I know what you mean. I wonder this myself sometimes, but then I know that my defensiveness with my boss has arisen from how he's treated me, and so I don't feel as bad.
The support network bit is really important. I've needed my friends' support, so have been open with those who I can trust. This has sometimes led to less trustworthy people becoming aware of issues and stirring trouble, so I've had to be careful what I say and to who, but you need people to have your back when you are being targeted.
Hope things improve for you soon.
Nobody can tell you because no one will have knowledge of the whole situation and all the players' perspectives.
As they say, there are always three sides to every story - in this case, yours, the manager's and the truth. It's rarely black and white.

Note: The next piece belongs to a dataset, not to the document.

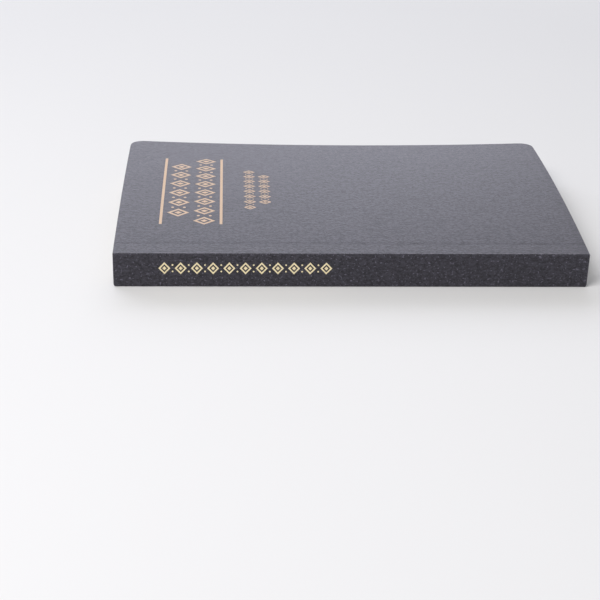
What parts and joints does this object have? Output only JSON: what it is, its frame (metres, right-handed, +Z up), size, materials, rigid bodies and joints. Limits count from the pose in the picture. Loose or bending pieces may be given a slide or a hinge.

You admit to undermining the manager with the rest of the team, and your perception is he bullies you. He could be struggling to get the team to function and manages you more closely with no thought at all that it could be bullying behaviour. Or he could be an out and out bully. Who is to say?
The relationship obviously isn't working. Once you get to grievance then it's usual for each party to get more entrenched and defensive. You appear to be taking a more mature approach in opening up to admit you might be at least partially at fault. Is mediation an option rather than formal grievance?
Thank you for your help. I totally agree with you neverknowinglynormal
OllyBJolly, I swallowed hard at your description of me as undermining the manager - as pretty much everyone in the team feels the same about him - some to a greater or lesser degree obviously. I've been the target for bullying, but others have been made to feel worthless by him as well.
Having said that, I know that what you're saying is a valid point of view. Its just really hard when you feel like you've been under attack for such a long time - and the things that have given you relief (a good moan with your colleagues) are suddenly portrayed as difficult behaviours.
I've been trying to read up on passive aggression, and it seems like its the worst thing in the world here on MN, and actually on the web as a whole. Every article is about how awful PA people are, but I don't feel like half of the things are actually that bad. Obviously there are some nasty behaviours, but most of them just seem like the things you seen on 'Very British Problems'. Lots of silent seething.